**Exercise prompt**
Output exactly the lines that run from the line containing "make_heater_case()" through the line containing "record = json.load(file)", with both ends included.

**Information provided**
▬▬▬▬▬▬

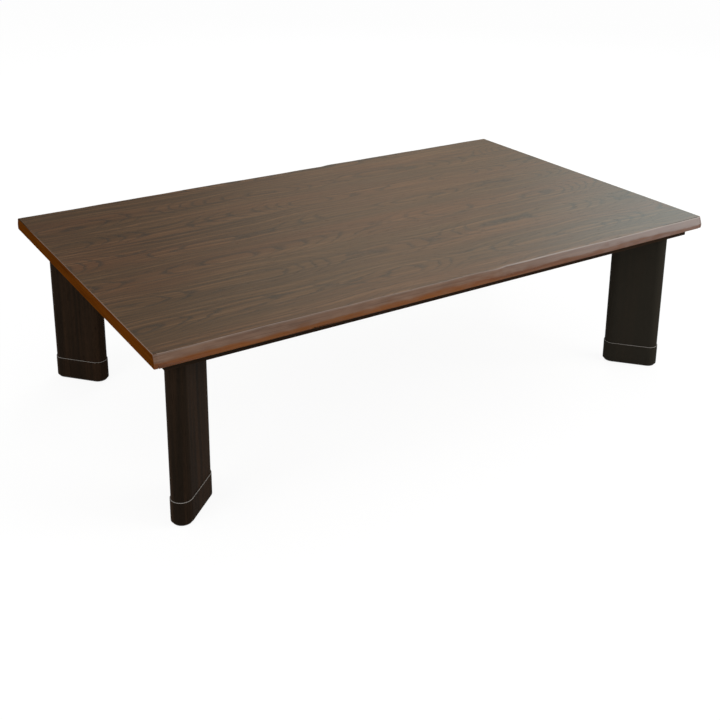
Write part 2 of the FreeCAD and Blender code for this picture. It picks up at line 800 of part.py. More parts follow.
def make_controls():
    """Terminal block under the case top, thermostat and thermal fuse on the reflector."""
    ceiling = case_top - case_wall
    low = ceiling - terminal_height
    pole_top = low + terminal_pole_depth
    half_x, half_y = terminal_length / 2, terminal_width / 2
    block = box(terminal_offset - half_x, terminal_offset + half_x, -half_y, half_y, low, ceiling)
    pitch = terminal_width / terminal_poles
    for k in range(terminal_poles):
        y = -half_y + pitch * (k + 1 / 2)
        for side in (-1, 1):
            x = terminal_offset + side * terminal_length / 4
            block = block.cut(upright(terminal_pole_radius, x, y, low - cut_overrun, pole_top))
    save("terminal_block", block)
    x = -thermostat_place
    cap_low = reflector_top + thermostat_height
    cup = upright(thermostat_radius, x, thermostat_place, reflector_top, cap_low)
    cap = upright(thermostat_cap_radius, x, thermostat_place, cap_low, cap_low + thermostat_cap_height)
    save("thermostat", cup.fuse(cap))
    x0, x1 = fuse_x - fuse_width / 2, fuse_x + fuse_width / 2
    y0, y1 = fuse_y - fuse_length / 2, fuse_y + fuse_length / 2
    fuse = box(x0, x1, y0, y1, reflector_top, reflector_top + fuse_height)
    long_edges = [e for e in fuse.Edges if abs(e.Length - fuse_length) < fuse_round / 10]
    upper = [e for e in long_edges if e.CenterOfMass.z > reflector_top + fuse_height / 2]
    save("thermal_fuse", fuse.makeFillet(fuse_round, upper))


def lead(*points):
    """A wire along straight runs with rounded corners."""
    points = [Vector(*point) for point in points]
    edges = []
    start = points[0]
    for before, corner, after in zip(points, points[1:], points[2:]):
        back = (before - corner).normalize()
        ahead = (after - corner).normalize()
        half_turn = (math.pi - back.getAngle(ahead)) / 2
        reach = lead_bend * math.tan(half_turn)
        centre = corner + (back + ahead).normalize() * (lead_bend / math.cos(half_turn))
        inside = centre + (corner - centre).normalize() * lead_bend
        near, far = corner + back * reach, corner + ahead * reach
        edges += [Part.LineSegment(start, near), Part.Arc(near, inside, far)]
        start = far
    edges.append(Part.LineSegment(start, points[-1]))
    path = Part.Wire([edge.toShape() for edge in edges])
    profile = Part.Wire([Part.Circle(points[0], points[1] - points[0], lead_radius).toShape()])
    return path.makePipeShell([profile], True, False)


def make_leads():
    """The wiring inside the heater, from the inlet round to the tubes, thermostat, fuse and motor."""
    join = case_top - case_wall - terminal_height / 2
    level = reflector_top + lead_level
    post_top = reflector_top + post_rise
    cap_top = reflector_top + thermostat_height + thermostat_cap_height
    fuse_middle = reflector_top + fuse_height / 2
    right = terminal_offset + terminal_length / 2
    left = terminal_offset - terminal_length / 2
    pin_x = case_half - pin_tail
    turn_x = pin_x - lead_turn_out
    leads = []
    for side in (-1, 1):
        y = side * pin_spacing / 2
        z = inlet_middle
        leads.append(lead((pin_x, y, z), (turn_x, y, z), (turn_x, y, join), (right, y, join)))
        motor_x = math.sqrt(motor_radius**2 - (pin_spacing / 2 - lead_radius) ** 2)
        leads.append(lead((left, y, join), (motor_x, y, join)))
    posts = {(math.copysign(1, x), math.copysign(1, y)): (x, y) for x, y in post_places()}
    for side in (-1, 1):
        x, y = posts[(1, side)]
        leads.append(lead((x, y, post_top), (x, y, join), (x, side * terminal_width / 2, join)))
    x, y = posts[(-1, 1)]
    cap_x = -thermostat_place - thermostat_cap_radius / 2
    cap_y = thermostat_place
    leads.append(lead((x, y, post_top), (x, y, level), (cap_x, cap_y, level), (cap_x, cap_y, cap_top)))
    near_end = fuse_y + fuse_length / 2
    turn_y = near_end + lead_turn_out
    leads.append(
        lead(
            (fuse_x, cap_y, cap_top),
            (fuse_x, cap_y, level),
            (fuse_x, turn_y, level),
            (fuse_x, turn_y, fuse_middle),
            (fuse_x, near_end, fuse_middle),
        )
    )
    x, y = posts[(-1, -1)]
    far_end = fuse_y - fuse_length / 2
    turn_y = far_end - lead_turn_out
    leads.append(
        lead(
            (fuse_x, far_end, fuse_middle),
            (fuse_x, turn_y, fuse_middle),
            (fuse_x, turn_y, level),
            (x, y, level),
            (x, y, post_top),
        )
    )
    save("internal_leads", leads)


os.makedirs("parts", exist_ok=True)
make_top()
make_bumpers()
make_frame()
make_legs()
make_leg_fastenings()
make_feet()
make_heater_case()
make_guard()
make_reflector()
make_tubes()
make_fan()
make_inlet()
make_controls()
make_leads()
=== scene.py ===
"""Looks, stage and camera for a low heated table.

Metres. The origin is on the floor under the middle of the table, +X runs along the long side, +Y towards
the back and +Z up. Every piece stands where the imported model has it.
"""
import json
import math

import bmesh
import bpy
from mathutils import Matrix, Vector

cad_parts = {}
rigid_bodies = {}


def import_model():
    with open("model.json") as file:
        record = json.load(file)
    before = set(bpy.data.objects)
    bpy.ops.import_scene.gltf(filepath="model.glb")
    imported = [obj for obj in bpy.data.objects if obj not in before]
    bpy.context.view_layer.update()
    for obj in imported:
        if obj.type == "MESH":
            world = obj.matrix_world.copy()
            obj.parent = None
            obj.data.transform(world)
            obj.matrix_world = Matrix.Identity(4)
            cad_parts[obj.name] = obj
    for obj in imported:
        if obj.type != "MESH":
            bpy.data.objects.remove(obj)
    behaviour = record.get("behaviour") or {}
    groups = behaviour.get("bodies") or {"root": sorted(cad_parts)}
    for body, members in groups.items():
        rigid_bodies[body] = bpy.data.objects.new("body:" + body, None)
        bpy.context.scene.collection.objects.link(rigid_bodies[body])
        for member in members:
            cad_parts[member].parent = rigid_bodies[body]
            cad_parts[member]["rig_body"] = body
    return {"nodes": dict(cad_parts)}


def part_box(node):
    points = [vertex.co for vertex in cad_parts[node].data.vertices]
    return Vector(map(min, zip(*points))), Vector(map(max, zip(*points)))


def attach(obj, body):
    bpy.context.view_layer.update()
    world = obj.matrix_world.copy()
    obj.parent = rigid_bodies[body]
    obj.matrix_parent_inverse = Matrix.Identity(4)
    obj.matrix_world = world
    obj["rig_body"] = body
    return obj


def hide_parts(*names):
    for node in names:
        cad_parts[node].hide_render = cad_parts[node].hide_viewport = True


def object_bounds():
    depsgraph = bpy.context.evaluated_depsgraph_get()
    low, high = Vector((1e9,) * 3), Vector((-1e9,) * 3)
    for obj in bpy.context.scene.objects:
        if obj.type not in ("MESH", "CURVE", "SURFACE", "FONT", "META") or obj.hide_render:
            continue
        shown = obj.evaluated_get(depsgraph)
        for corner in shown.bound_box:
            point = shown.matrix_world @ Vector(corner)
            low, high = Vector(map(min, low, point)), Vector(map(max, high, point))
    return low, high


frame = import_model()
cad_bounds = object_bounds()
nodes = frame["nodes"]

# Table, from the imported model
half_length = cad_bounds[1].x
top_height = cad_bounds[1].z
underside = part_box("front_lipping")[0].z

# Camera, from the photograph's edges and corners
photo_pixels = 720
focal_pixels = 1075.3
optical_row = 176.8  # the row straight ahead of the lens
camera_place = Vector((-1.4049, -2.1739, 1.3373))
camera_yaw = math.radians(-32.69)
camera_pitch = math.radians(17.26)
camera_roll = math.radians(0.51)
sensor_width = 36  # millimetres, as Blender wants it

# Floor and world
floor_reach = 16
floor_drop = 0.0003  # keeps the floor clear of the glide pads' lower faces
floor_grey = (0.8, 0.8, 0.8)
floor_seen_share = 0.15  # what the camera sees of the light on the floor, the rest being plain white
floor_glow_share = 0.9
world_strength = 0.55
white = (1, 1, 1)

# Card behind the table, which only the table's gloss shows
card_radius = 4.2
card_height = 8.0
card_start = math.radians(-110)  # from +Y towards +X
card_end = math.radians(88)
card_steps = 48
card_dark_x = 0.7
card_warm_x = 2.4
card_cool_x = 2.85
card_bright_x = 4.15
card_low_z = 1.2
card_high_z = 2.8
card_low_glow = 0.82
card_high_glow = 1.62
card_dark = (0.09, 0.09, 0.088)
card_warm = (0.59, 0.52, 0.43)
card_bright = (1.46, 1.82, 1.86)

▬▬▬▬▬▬

**Correct answer**
make_heater_case()
make_guard()
make_reflector()
make_tubes()
make_fan()
make_inlet()
make_controls()
make_leads()
=== scene.py ===
"""Looks, stage and camera for a low heated table.

Metres. The origin is on the floor under the middle of the table, +X runs along the long side, +Y towards
the back and +Z up. Every piece stands where the imported model has it.
"""
import json
import math

import bmesh
import bpy
from mathutils import Matrix, Vector

cad_parts = {}
rigid_bodies = {}


def import_model():
    with open("model.json") as file:
        record = json.load(file)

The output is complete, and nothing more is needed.